If decision is made to surgically resect GGOs, the surgical timing should be restricted within the curative time window, instead of waiting for solid component to appear. The exact timing is flexible within this time window and should be determined by the following principles. First, the surgery for GGOs within curative time window should be treated as elective surgery, rather than urgent surgery. The decision to proceed with surgery should be made after thoughtful discussions between doctors and patients to avoid jeopardizing their life and career. Short-term postponement in surgery may help avoid “disease penalty” from lung cancer, e.g., by allowing patients to attend important life events or seize opportunities in career advancement. Patients with GGOs should not feel anxious and depressed since the indolent nature of GGO provides ample time for surgery, and it is not an urgent medical condition requiring immediate intervention. Second, progression rate should be discerned as an indication for the actual timing of surgical intervention. In cases of rapidly progressing lung adenocarcinoma, immediate intervention is necessary. For slowly growing GGOs, surgical resection within the curative time window should be encouraged. If slowly growing GGOs are within the curative time window, surveillance until progression occurs is generally a safe approach. Third, the location of nodules also should be taken into considerations. In cases of peripheral GGOs, the increase in size should be restricted within the upper limit for sublobar resection to avoid the unnecessary loss of lung parenchyma. Otherwise, if the size of nodules exceeds the upper limit for sublobar resection, lobectomy may be necessary for radical resection. For centrally located GGOs requiring lobectomy, the timing of surgical resection could be postponed until the latest limitation within the curative time window.

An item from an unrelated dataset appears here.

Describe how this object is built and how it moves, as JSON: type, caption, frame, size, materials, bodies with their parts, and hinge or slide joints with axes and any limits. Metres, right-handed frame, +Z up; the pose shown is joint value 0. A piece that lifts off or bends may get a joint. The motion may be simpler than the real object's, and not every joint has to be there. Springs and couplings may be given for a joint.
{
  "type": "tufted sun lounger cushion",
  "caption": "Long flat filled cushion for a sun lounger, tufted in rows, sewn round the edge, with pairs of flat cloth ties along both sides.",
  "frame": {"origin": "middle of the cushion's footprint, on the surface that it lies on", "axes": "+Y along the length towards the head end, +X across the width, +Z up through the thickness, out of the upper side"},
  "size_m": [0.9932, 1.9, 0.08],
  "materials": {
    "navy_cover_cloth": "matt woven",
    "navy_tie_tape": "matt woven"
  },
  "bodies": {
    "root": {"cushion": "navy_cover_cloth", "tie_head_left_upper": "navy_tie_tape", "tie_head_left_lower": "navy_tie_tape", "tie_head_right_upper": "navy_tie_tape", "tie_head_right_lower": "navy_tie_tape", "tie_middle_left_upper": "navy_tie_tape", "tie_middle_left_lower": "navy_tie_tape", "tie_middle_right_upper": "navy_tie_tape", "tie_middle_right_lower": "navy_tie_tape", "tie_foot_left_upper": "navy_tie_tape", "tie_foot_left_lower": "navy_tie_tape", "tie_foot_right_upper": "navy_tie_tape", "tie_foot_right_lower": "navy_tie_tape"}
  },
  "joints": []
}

Finally, the principles of minimally invasive surgery (reducing incisional injury, extent of resection, and systemic damage) should be applied to lung cancer treatment.8 Although lobectomy and systematic lymph node dissection have traditionally been considered standard surgical procedures for lung cancer, recent studies have confirmed that sublobar resection without mediastinal lymph node dissection was curative for GGOs within the curative time window,2,3,4 while preserving more lung parenchyma and functional lymph nodes. Therefore, lobectomy and systematic lymph node dissection are overly extensive and an “overtreating” method for these GGOs, and sublobar resection without mediastinal lymph node dissection should be encouraged to avoid overtreatment. Nevertheless, in clinical scenarios where both wedge resection and segmentectomy are viable options, wedge resection is preferred when the location of the lesion permits, because it keeps the lung hilum intact. Therefore, the least extent of radical resection is recommended, and the first choice should be wedge resection, then segmentectomy, finally lobectomy. The proper treatment strategy is the key to minimizing or even eliminating overdiagnosis and overtreatment.

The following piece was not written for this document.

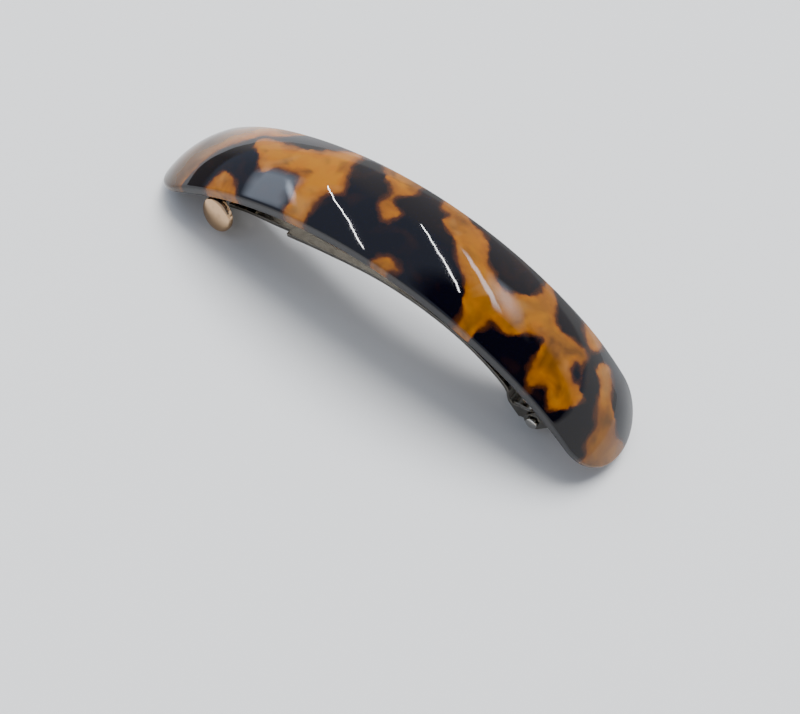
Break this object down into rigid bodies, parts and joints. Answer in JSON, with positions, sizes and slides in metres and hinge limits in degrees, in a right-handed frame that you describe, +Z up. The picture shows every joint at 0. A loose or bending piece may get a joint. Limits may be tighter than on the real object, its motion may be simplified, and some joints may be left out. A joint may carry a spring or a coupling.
{
  "type": "hair barrette",
  "caption": "Arched hair barrette: a crowned acetate bar with a tortoiseshell pattern on a sprung steel clip with a hinged arm and a pinch catch.",
  "frame": {"origin": "on the surface that the barrette rests on, below the middle of its bounding box", "axes": "+X along the bar towards the hinge of the arm, +Y across the bar, +Z up, away from the surface and through the crown of the arch"},
  "size_m": [0.1012, 0.0196, 0.0255],
  "materials": {
    "tortoiseshell_acetate": "polished cellulose acetate, amber and milky orange with near-black blotches",
    "nickel_plated_steel": "polished nickel plate",
    "spring_steel": "rolled spring steel, nickel plated",
    "rivet_steel": "bright, slightly domed heads",
    "pale_gold": "polished pale gold plate"
  },
  "bodies": {
    "bar_and_base": {"acetate_bar": "tortoiseshell_acetate", "base_plate": "nickel_plated_steel", "bar_rivet_catch_side": "rivet_steel", "bar_rivet_hinge_side": "rivet_steel", "catch_web": "nickel_plated_steel", "catch_rivet": "rivet_steel", "hinge_pin": "rivet_steel"},
    "swing_arm": {"swing_arm": "nickel_plated_steel"},
    "tension_bar": {"tension_bar": "spring_steel"},
    "catch_lever_near": {"catch_lever_near": "nickel_plated_steel", "finger_pad_near": "pale_gold"},
    "catch_lever_far": {"catch_lever_far": "nickel_plated_steel", "finger_pad_far": "pale_gold"}
  },
  "joints": [
    {"name": "arm_swing", "type": "hinge", "parent": "bar_and_base", "child": "swing_arm", "pos_m": [0.03465, 0, 0.00261], "axis": [0, -1, 0], "range_deg": [0, 100]},
    {"name": "tension_bar_press", "type": "hinge", "parent": "bar_and_base", "child": "tension_bar", "pos_m": [0.03465, 0, 0.00261], "axis": [0, 1, 0], "range_deg": [0, 1.5], "stiffness_Nm_per_rad": 0.6},
    {"name": "near_pad_pinch", "type": "hinge", "parent": "bar_and_base", "child": "catch_lever_near", "pos_m": [-0.03786, -0.0051, 0.00809], "axis": [0.8351, 0, 0.5501], "range_deg": [0, 5], "stiffness_Nm_per_rad": 0.05},
    {"name": "far_pad_pinch", "type": "hinge", "parent": "bar_and_base", "child": "catch_lever_far", "pos_m": [-0.03786, 0.0051, 0.00809], "axis": [-0.8351, 0, -0.5501], "range_deg": [0, 5], "stiffness_Nm_per_rad": 0.05}
  ]
}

In conclusion, surgery within the curative time window is feasible and offers definitive cure without overdiagnosis and overtreatment for some patients with lung adenocarcinoma. As our knowledge of lung cancer deepens, the definition of the curative time window and optimal timing of surgical intervention for lung adenocarcinoma may evolve. Prognostic analysis can help identify more subgroups with 100% RFS or DFS that can be included in the surgical curative time window. Further investigations are warranted to explore the molecular mechanisms driving the progression of GGO and to discover trigger points associated with invasiveness and prognosis of lung adenocarcinoma. We call for focused research on the evolution of lung adenocarcinoma, including the development of molecular biomarkers that can help predict the progression of GGO. Artificial intelligence on CT images and liquid biopsy of blood are promising approaches to acquire potentially effective variables for predicting disease progression. The definition of curative time window updates our current knowledge on the surgical timing for lung adenocarcinoma and should help determine the optimal timing of intervention in the era of lung cancer screening using LDCT.